It's not just the IS300 (although I agree that there is a huge difference that is easy to feel if you test drive them back to back). Same thing happens with the Jag X-Type, the Cadillac CTS, the Audi, and so on. Personally, I think it's the variable timing (at least in part). Ever hold the gas pedal in one spot and feel how the engine dynamic changes as the revs increase? My brother noticed it when he drove my car and didn't realize it had variable timing. If the other engines have anything similar to double vanos, it's usually only on one side of the valves, not both.

Or they could just report their numbers. I doubt it though, b/c that is a type of false advertising and fraud in the U.S., even if it is to understate the actual.

The truth is probably that hp and torque measurements don't measure everything that affects acceleration. Maybe wheel weight has an impact. Maybe BMW's paint is just so slipery that it shaves half a second off the time. Maybe BMW gives the ratings of an engine that is at the low levlel of their acceptable quality band instead of the maximum level.

Btw, if you think these times are interesting, I seem to remember an article in Motor Trend (could have been a different magazine) that tested a 330xi at 0-60 in 5.8!


----------



## TD330ci (Dec 29, 2001)

rwg said:


> *Btw, if you think these times are interesting, I seem to remember an article in Motor Trend (could have been a different magazine) that tested a 330xi at 0-60 in 5.8! *


Or the latest 330ci test against the CL 6spd that got that same number!! (5.8) :yikes:


----------



## sp330i (Dec 26, 2001)

I agree with Mr. Hack regarding the hp curve based on the torque curve (which I love by the way).

Transmission must come into play, especially the gear range of 1st and 2nd. In the 330, it tends to be pretty short, right?


----------



## CD-55 (Dec 19, 2001)

TD said:


> *Well, you have to test a real car. It happened to be CD-55's. There's even a pic of it on the dyno on the ECIS website.
> 
> I've driven it. It does feel quick. Quicker than my old 330i? I have no idea. My butt dyno isn't that accurate. *


Oh yeah that's my baby, back 20,000 miles ago! I wonder if it is more powerful today?

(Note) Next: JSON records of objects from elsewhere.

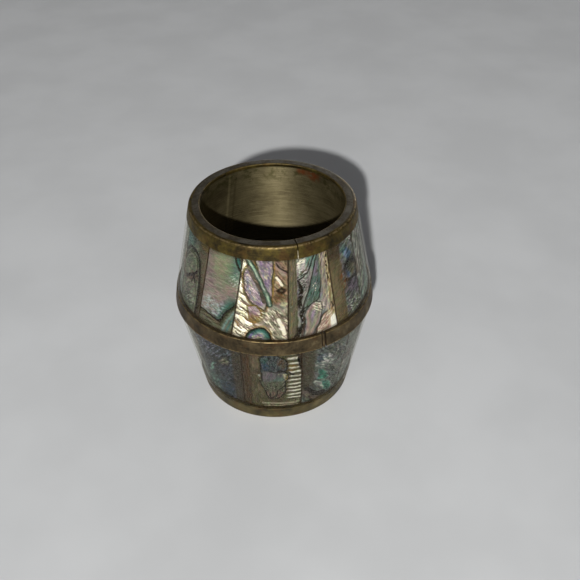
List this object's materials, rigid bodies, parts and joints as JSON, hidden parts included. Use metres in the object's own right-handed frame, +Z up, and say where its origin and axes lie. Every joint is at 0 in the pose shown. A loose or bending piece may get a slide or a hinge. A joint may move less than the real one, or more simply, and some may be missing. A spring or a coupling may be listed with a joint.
{
  "type": "pen holder cup",
  "caption": "Barrel-shaped open cup with a brass liner and bands, inlaid with two rows of polished shell panels under clear resin.",
  "frame": {"origin": "centre of the standing face, on the cup's own axis", "axes": "+Z up along the cup's axis, out of the mouth; -Y is the front, and +X is to the right of a person who looks at the front"},
  "size_m": [0.0714, 0.0714, 0.0762],
  "materials": {
    "brass_bands": "aged, mottled olive-gold patina with scratches and brighter worn edges",
    "brass_liner": "brushed round the cup, dulled, with rust-brown stains near the mouth",
    "brass_base": "dull tarnished sheet",
    "bedding_resin": "dark filled resin, rough",
    "clear_resin": "clear, polished, with fine scratches",
    "shell": "polished iridescent shell with layered contour lines"
  },
  "bodies": {
    "root": {"rim_band": "brass_bands", "waist_band": "brass_bands", "foot_band": "brass_bands", "upper_liner": "brass_liner", "lower_liner": "brass_liner", "base_plate": "brass_base", "upper_bedding_resin": "bedding_resin", "lower_bedding_resin": "bedding_resin", "upper_clear_resin": "clear_resin", "lower_clear_resin": "clear_resin", "upper_shell_panel_01": "shell", "upper_shell_panel_02": "shell", "upper_shell_panel_03": "shell", "upper_shell_panel_04": "shell", "upper_shell_panel_05": "shell", "upper_shell_panel_06": "shell", "upper_shell_panel_07": "shell", "upper_shell_panel_08": "shell", "upper_shell_panel_09": "shell", "upper_shell_panel_10": "shell", "upper_shell_panel_11": "shell", "upper_shell_panel_12": "shell", "upper_shell_panel_13": "shell", "lower_shell_panel_01": "shell", "lower_shell_panel_02": "shell", "lower_shell_panel_03": "shell", "lower_shell_panel_04": "shell", "lower_shell_panel_05": "shell", "lower_shell_panel_06": "shell", "lower_shell_panel_07": "shell", "lower_shell_panel_08": "shell", "lower_shell_panel_09": "shell", "lower_shell_panel_10": "shell"}
  },
  "joints": []
}
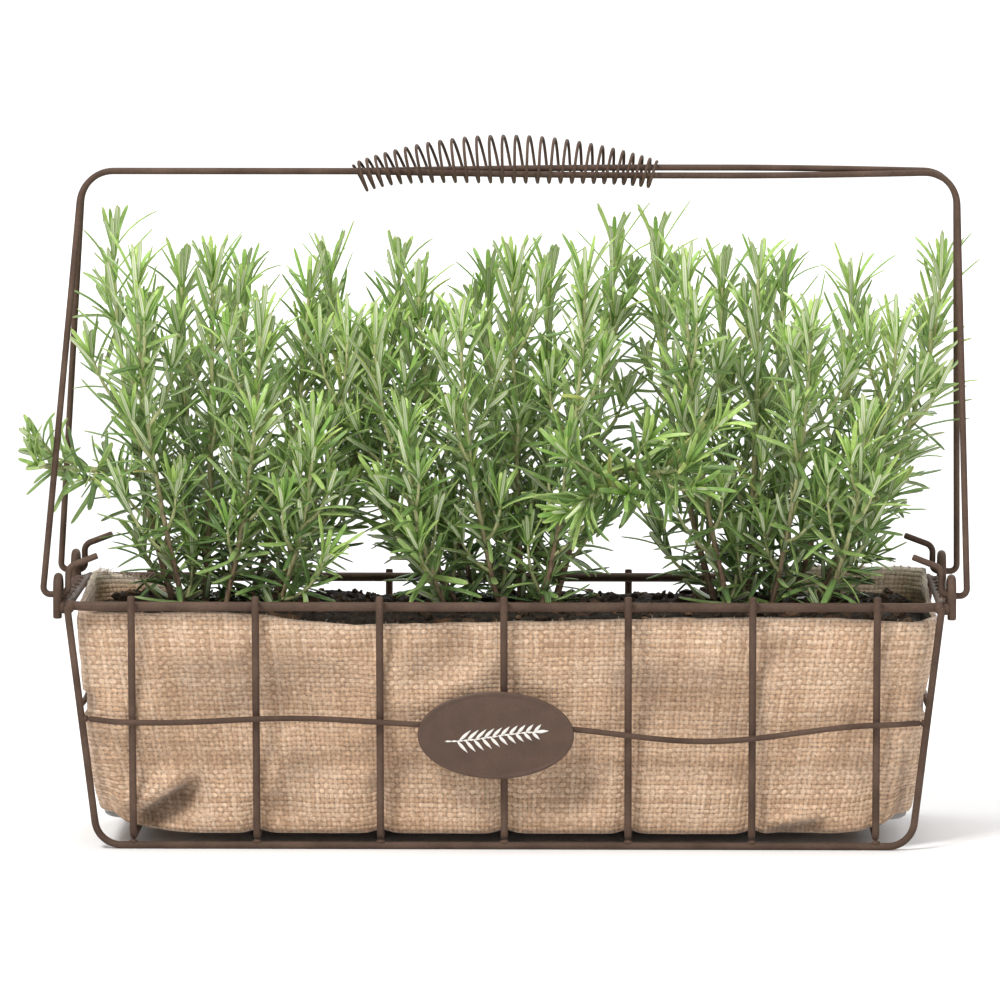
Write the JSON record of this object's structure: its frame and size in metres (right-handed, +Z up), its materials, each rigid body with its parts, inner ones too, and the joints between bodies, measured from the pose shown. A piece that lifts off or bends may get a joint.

It's one fast car... I just raced the Domino's guy tonight and spanked him.


----------



## Mystikal (Dec 20, 2001)

A funny thing happened today on my way home from work. I saw an opening in traffic and squirted away in 2nd. A shiny black IS300 decided that he wanted to keep up also. He flew by me doing about 100 (I'm probably at 80, knowing that police love the area, being a 60 zone). At the next light however, I'm stopped right behind him. On the green he moves off smartly. What the hell, lets go. I stay in first up to 5k RPM and shift to stay off of his bumper. He realizes my intentions, and floors it. I wind right up to the redline in 2nd, slam into 3rd, and at about 130 decide it's time to hit reality again. The funny thing is, I never once gained or lost an inch to him. Besides during shifts, I was firmly stuck at about 4 car lengths behind him. It was dead even.

323's have seen published 0-60 numbers anywhere from 6.5 (Motorweek) to C&D's 7.2. I knew his car was stick from the rolling backwards at the intersection, so technically his car should run about evenly with mine too. Funny how even a 168hp E46 can keep up with a 215hp IS300.


----------



## Hercules (Jul 15, 2002)

Mystikal said:


> *A funny thing happened today on my way home from work. I saw an opening in traffic and squirted away in 2nd. A shiny black IS300 decided that he wanted to keep up also. He flew by me doing about 100 (I'm probably at 80, knowing that police love the area, being a 60 zone). At the next light however, I'm stopped right behind him. On the green he moves off smartly. What the hell, lets go. I stay in first up to 5k RPM and shift to stay off of his bumper. He realizes my intentions, and floors it. I wind right up to the redline in 2nd, slam into 3rd, and at about 130 decide it's time to hit reality again. The funny thing is, I never once gained or lost an inch to him. Besides during shifts, I was firmly stuck at about 4 car lengths behind him. It was dead even.
> 
> 323's have seen published 0-60 numbers anywhere from 6.5 (Motorweek) to C&D's 7.2. I knew his car was stick from the rolling backwards at the intersection, so technically his car should run about evenly with mine too. Funny how even a 168hp E46 can keep up with a 215hp IS300.  *


Don't be too sure it was stick.. I have sat with some morons in Japanese cars, and they just put the car in neutral to give the appearance of driving manual..

And they don't even know how  It makes me so mad! :banghead:


----------



## fuz (Feb 6, 2002)

If you want baffling, look at the IS300 manual to auto. Only 0.2sec time savings.

Is their manual that bad or is their auto that good? I've never seen any hard data that provides an answer.


----------



## webguy330i (Jan 9, 2002)

fuz said:


> *If you want baffling, look at the IS300 manual to auto. Only 0.2sec time savings.
> 
> Is their manual that bad or is their auto that good? I've never seen any hard data that provides an answer.  *


The auto loses another 25hp to the wheels, and it's definitely more than 0.2s difference (although Lexus would like you to believe otherwise). I once saw a mag get 7.5 0-60 :yikes:

rwg, interesting points. I did see that 0-60 time, and also note that Edmunds separately got a 5.9 0-60 for the 330ci (!) so at least that's across 3 different testers. Pretty shweet... who says the 330 ain't fast?


----------